In The Acting Person, he situated the authentic human being between the extremes of sheer individualism and absorption into the masses. He viewed the human being as a person who is a dynamic unity of individual uniqueness and communal responsibility. Bishop Sheen was more theological and focused on how communism was an enemy of the Catholic Church. 

“The Church knows,” he wrote in 1941’s War and Guilt, “after 1,900 years’ experience that any institution which suits the spirit of the age will be a widow in the next one.” 

Bishop Sheen saw the Church as a balance between two competing forces, the “reactionaries” who wanted to entrench and the “liberals” who wanted ill-advised change. 

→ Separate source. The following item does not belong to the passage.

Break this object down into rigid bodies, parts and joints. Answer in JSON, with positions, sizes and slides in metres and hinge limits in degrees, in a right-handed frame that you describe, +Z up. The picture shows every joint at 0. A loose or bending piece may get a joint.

The Catholic Church is “a house built on the immutable rock with an abiding proprietor, Peter, [who] has a key that admits strangers. The reactionaries want the rock without the keys, the liberals want the keys without the rock; and we who believe in Christ, who gave both to Peter, want both,” he wrote.

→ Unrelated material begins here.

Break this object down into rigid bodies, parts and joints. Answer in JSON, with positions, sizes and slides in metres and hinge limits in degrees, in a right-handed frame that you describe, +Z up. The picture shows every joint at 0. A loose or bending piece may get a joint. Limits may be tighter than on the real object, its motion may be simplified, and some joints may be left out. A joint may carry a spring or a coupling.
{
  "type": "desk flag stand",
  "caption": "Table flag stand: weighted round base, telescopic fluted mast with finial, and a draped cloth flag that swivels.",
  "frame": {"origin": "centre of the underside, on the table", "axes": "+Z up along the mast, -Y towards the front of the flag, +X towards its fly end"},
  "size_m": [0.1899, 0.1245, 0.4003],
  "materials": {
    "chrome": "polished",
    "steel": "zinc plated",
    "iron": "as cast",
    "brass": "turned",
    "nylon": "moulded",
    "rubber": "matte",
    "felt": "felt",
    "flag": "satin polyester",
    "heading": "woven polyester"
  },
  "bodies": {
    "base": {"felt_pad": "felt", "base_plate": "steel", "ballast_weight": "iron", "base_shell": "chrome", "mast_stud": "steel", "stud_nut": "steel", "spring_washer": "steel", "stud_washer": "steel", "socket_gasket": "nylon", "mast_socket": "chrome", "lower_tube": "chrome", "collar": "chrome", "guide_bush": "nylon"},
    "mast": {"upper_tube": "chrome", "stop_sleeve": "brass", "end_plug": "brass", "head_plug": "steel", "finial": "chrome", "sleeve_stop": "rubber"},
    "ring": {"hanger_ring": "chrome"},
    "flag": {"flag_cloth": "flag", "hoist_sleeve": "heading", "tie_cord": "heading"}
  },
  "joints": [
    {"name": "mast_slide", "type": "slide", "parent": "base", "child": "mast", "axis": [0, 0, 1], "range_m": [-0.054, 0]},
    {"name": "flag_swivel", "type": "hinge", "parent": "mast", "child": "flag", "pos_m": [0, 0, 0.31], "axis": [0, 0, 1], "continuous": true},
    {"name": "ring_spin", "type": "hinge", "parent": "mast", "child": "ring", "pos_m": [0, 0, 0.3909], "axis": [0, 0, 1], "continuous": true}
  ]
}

How important is religion, which in a more general way strikes this balance between extremes, to America? We may consider the words of Alexis de Tocqueville in his classic work, Democracy in America. He looked for the key to the greatness and genius of America wherever it might be, in her fields, in her schools, in her institutions of learning, in her Constitution and in her Congress. But it was not there. 

“Not until I went into the churches of America,” he writes, “did I understand the greatness and genius of America. America is great because America is good. If America ever ceases to be good, America will cease to be great.”

It is a sad spectacle to witness the current burning of churches, toppling of religious statues and denigration of the clergy. 

America has the potential within itself to heal its present wounds. Her tradition is not something that should be trashed, as some people would like to see happen. In fact, it contains the wisdom needed for a reformation. Bishop Sheen’s words are still relevant, not only for society, but for the Church, as well. Communism would undo America. “In God we trust” remains a vital spark.